2021年1月からスタートのドラマは、週末、本当によく泣いた。金曜日の『俺の家の話』(TBS系)、そして土曜日の『その女、ジルバ』(東海テレビ系)。2020年のコロナ第1波(春・夏)の際は、『恋はつづくよどこまでも』(TBS系)や『半沢直樹』(TBS系)など、とにかく痛快でわかりやすい、そして明るいドラマに励まされた。というか、難解な設定を受け入れる気持ちの余裕がなかった。
そして、また違う閉鎖感にうんざりした第二派のど真ん中だった今クールは、じわりと泣けるドラマで救われた気がする。

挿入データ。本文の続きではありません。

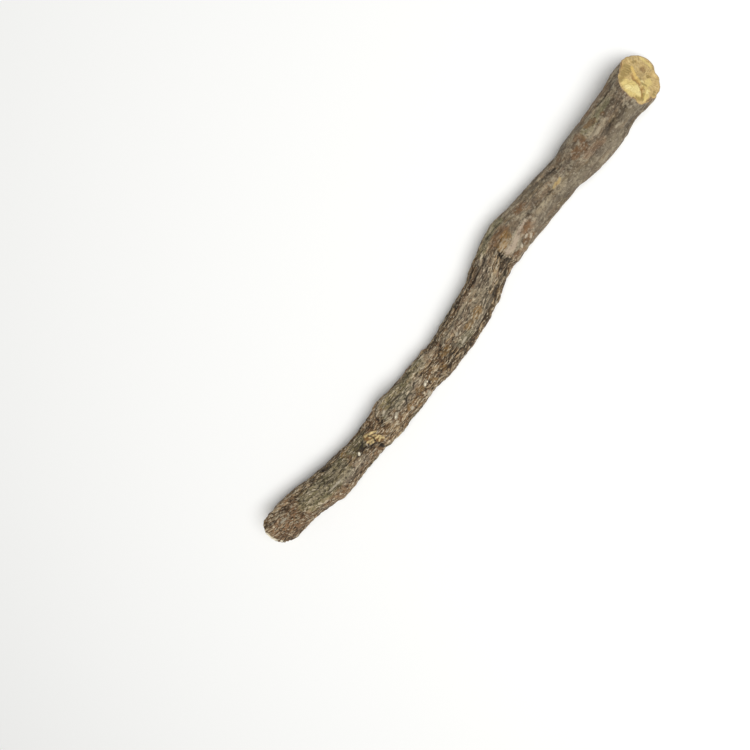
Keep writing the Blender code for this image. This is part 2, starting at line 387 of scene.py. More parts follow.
MARKS = {
    "smooth": [
        ((130.0, 30.0), (136.0, 38.0), 1.8),
        ((136.0, 36.0), (146.0, 40.0), 2.0),
        ((146.0, 42.0), (156.0, 44.0), 1.8),
        ((156.0, 42.0), (172.0, 34.0), 2.1),
        ((140.0, -110.0), (165.0, -96.0), 2.6),
        ((132.0, 170.0), (160.0, -176.0), 2.6),
    ],
    "lichen": [
        ((74.0, -56.0), (58.0, -42.0), 2.4),
        ((66.0, -26.0), (56.0, -16.0), 1.8),
        ((88.0, 22.0), (92.0, 26.0), 1.2),
        ((44.0, -38.0), (32.0, -20.0), 2.2),
        ((34.0, -30.0), (14.0, -10.0), 2.6),
        ((33.0, 0.0), (16.0, 12.0), 2.0),
        ((113.0, -54.0), (122.0, -62.0), 1.4),
        ((156.0, -30.0), (166.0, -44.0), 1.2),
        ((20.0, 120.0), (60.0, 100.0), 3.0),
        ((90.0, -120.0), (120.0, -140.0), 3.0),
    ],
    "pinkish": [
        ((10.0, -34.0), (1.0, 6.0), 3.0),
        ((12.0, 34.0), (2.0, 44.0), 2.4),
        ((44.0, 44.0), (20.0, 52.0), 2.0),
        ((36.0, -8.0), (38.0, 20.0), 1.6),
        ((83.0, -38.0), (77.0, -35.0), 0.9),
        ((103.0, -38.0), (97.0, -44.0), 1.0),
        ((157.0, 14.0), (152.0, 8.0), 1.0),
        ((128.0, 20.0), (124.0, 26.0), 1.2),
        ((172.0, -30.0), (170.0, 4.0), 1.0),
        ((168.0, -80.0), (158.0, -84.0), 2.0),
        ((60.0, 170.0), (80.0, -170.0), 3.0),
    ],
    # painted shade: dark strokes along cracks, in pits and over shaded places, not a colour of the bark
    "shade": [
        ((167.2, -52.0), (163.4, -57.0), 0.7),
        ((163.0, -26.0), (166.4, -24.0), 1.1),
        ((167.0, -10.0), (166.8, 2.0), 0.8),
        ((169.0, 12.0), (164.6, 12.0), 0.7),
        ((161.4, 6.0), (158.0, 9.0), 0.7),
        ((160.3, -21.0), (160.5, -15.0), 0.45),
        ((154.6, 14.0), (156.0, 20.0), 0.7),
        ((143.0, -38.0), (141.0, -44.0), 0.8),
        ((150.0, -2.0), (146.0, -6.0), 0.7),
        ((132.8, 2.0), (128.0, -8.0), 0.7),
        ((126.0, 8.0), (127.4, 14.0), 0.6),
        ((122.4, 42.0), (124.0, 50.0), 0.8),
        ((116.0, 2.0), (114.4, 26.0), 0.8),
        ((110.0, -50.0), (100.0, -62.0), 1.2),
        ((97.6, -66.0), (90.4, -78.0), 1.1),
        ((84.0, -66.0), (70.0, -76.0), 1.1),
        ((81.0, -16.0), (72.0, -8.0), 0.7),
        ((96.0, 46.0), (86.0, 48.0), 0.8),
        ((66.0, 4.0), (63.0, 12.0), 0.9),
        ((44.0, -30.0), (42.0, -6.0), 1.0),
        ((53.4, -32.0), (52.6, -8.0), 0.7),
        ((57.0, -84.0), (53.4, -50.0), 0.9),
        ((46.4, 34.0), (47.0, 52.0), 0.9),
        ((150.0, -20.0), (154.0, -12.0), 1.3),
        ((157.4, -42.0), (159.6, -34.0), 1.2),
        ((124.8, 32.0), (119.0, 36.0), 0.9),
        ((11.0, 16.0), (9.0, 26.0), 0.6),
        ((5.0, 32.0), (4.6, 40.0), 0.5),
    ],
    "rust": [
        ((117.8, -20.0), (120.8, -26.0), 1.9),
        ((127.4, -36.0), (130.0, -38.0), 1.0),
        ((125.4, 20.0), (127.0, 14.0), 1.0),
        ((123.0, 44.0), (125.6, 46.0), 0.9),
        ((118.0, 46.0), (120.0, 52.0), 1.1),
        ((147.0, -58.0), (146.4, -48.0), 0.7),
        ((150.4, -16.0), (153.2, -12.0), 1.2),
        ((153.6, -46.0), (154.6, -26.0), 1.0),
        ((158.0, -40.0), (159.4, -36.0), 1.1),
        ((162.4, -30.0), (162.8, -26.0), 0.5),
        ((57.0, 0.0), (57.6, 14.0), 1.6),
        ((36.2, -26.0), (36.6, -20.0), 0.6),
        ((11.4, 16.0), (9.6, 26.0), 0.8),
        ((82.0, -33.0), (79.0, -36.0), 0.5),
        ((99.2, -48.0), (99.0, -44.0), 0.4),
        ((70.0, 150.0), (66.0, 160.0), 1.2),
        ((133.0, 110.0), (128.0, 118.0), 1.4),
    ],
    "tan": [
        ((117.4, -6.0), (120.6, -10.0), 1.3),
        ((97.2, 14.0), (99.2, 12.0), 1.1),
        ((93.0, 10.0), (94.8, 14.0), 0.8),
        ((82.2, -4.0), (84.8, -2.0), 1.0),
        ((73.4, 28.0), (74.0, 38.0), 0.9),
        ((78.2, 26.0), (79.4, 34.0), 0.95),
        ((67.6, 10.0), (69.0, 15.0), 0.85),
        ((34.6, -56.0), (35.4, -44.0), 0.9),
        ((62.0, 22.0), (61.4, 28.0), 0.6),
        ((104.4, 26.0), (105.4, 30.0), 0.6),
        ((88.0, 120.0), (84.0, 124.0), 0.9),
    ],
    "grey": [
        ((111.0, -24.0), (101.0, 8.0), 2.4),
        ((97.0, -12.0), (88.0, 18.0), 2.2),
        ((105.0, 30.0), (94.0, 30.0), 1.6),
        ((70.0, -8.0), (56.0, -6.0), 1.8),
        ((40.0, 24.0), (30.0, 30.0), 1.6),
        ((96.0, 150.0), (76.0, 140.0), 2.6),
    ],
    "scar": [
        ((117.6, 17.0), (119.4, 20.0), 0.85),
        ((119.4, 20.0), (122.4, 12.0), 0.55),
        ((122.4, 12.0), (125.0, 5.0), 0.4),
        ((125.0, 5.0), (127.4, 1.0), 0.3),
    ],
    "worn": [
        ((169.4, -36.0), (166.4, -46.0), 0.6),
        ((166.4, -46.0), (157.0, -52.0), 0.5),
        ((143.4, -4.0), (139.2, 4.0), 0.6),
        ((161.6, -26.0), (162.0, -14.0), 0.3),
        ((161.8, -10.0), (159.8, -7.0), 0.3),
        ((159.2, -9.0), (158.8, -22.0), 0.3),
        ((157.4, -26.0), (156.0, -20.0), 0.8),
        ((137.0, 14.0), (132.0, 12.0), 0.8),
        ((143.0, 16.0), (139.0, 16.0), 0.6),
        ((103.6, -27.0), (95.0, -34.0), 0.6),
        ((95.0, -34.0), (85.0, -32.0), 0.8),
        ((82.0, -36.0), (72.0, -37.0), 0.7),
        ((111.0, 48.0), (107.6, 44.0), 1.0),
        ((109.0, 14.0), (106.0, 20.0), 0.8),
        ((103.4, -12.0), (99.4, -8.0), 0.7),
        ((105.0, 4.0), (102.6, 0.0), 0.8),
        ((56.0, -24.0), (54.2, -36.0), 0.8),
        ((33.0, 6.0), (23.6, 12.0), 0.7),
        ((34.0, -22.0), (26.0, -14.0), 0.9),
        ((24.0, -8.0), (17.0, 0.0), 0.8),
        ((22.0, -26.0), (14.0, -20.0), 0.5),
        ((29.0, -38.0), (26.0, -42.0), 0.6),
        ((7.0, -12.0), (2.6, -15.0), 0.5),
        ((6.0, -32.0), (2.0, -42.0), 0.6),
    ],
    "pale": [
        ((124.8, 32.0), (123.8, 35.0), 0.3),
        ((125.7, 42.0), (124.9, 48.0), 0.36),
        ((121.4, 40.0), (120.8, 44.0), 0.3),
        ((90.2, -6.0), (89.6, -4.0), 0.34),
        ((90.4, 24.0), (88.8, 26.0), 0.4),
        ((71.4, 12.0), (70.2, 18.0), 0.46),
        ((69.2, 44.0), (68.6, 56.0), 0.7),
        ((58.0, 4.0), (56.8, 11.0), 0.42),
        ((55.8, -30.0), (54.8, -26.0), 0.4),
        ((62.4, 30.0), (61.8, 34.0), 0.4),
        # a painted glint: a small pale highlight below the torn patch, not a chip
        ((44.2, -5.0), (44.0, 4.0), 0.4),
        ((29.0, 10.0), (24.0, 12.0), 0.3),
        ((5.4, -13.0), (3.4, -14.0), 0.3),
    ],
    "torn": [
        ((45.6, -24.0), (48.6, 18.0), 1.0),
        ((45.0, -4.0), (47.6, -8.0), 0.8),
        ((141.8, -1.0), (140.4, 0.0), 0.28),
    ],
    "fibre": [
        ((45.4, -30.0), (48.2, -18.0), 0.34),
        ((48.2, -20.0), (49.4, -10.0), 0.24),
        ((46.4, -14.0), (48.6, -2.0), 0.24),
        ((44.6, -8.0), (46.8, 2.0), 0.3),
        ((44.8, 4.0), (46.2, 8.0), 0.24),
        ((47.4, 4.0), (49.2, 8.0), 0.24),
        ((47.8, 20.0), (49.4, 12.0), 0.26),
        ((48.8, 12.0), (49.6, 24.0), 0.24),
    ],
    "dry": [
        ((142.6, -4.0), (141.2, 2.0), 0.36),
        ((140.8, -4.0), (139.4, 2.0), 0.32),
    ],
    # painted shade in the gaps between torn fibres, beside a torn patch and in a pit
    "gap_shade": [
        ((46.6, -22.0), (47.2, -8.0), 0.22),
        ((47.4, -2.0), (47.0, 10.0), 0.26),
        ((45.6, 14.0), (46.6, 18.0), 0.24),
        ((43.6, -26.0), (42.0, -8.0), 0.45),
        ((44.4, 0.0), (43.8, 8.0), 0.3),
        ((46.4, 38.0), (46.6, 48.0), 0.5),
    ],
    "bare": [
        ((-2.8, -18.0), (-2.8, 4.0), 0.5),
        ((-2.7, 4.0), (-2.2, 16.0), 0.5),
        ((-1.5, 32.0), (-1.2, 38.0), 0.24),
        ((40.0, -4.0), (39.6, -1.0), 0.38),
        ((71.9, 15.0), (71.6, 17.0), 0.22),
        ((70.8, 15.0), (70.4, 18.0), 0.28),
        ((57.2, 8.0), (56.8, 10.0), 0.22),
    ],
}
SMOOTHING = {"smooth": 0.5, "scar": 0.5, "rust": 0.15, "tan": 0.2, "worn": 0.1}  # share smoothed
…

まず『俺の家の話』(TBS系)。初回平均視聴率の11.5%(世帯/ビデオリサーチ調べ/関東地区)が最高とはいうものの、以降はおおむね8~9%をキープ。私にとっても、今クールの当たりドラマだった。番組が始まる決めゼリフ「これが、俺の家の話だ」で、ホッと気持ちが落ち着くほどに。
能と介護とプロレスと後妻業と発達障害、てんこ盛りのテーマをサラリと淡白に入れ込んだからこそ泣けた。「宮藤官九郎脚本は最後まで見ないと分からない複雑さがある」と勝手に決めつけていた自分が恥ずかしい。シンプルで、ひたすら一話一話が愛しい、そんなドラマだった。「将来の自分ちの話」を長瀬智也(42)と西田敏行(73)のナビゲートで、やさしく疑似体験させてもらっている気がしたのだ。
介護支援専門員・末広涼一を演じる荒川良々(47)が最高のスパイスで、これまで少し考えるだけでもウンザリとなる「未来の介護」のイメージが、彼の存在感で少し変わった。ありがとう、末広さん!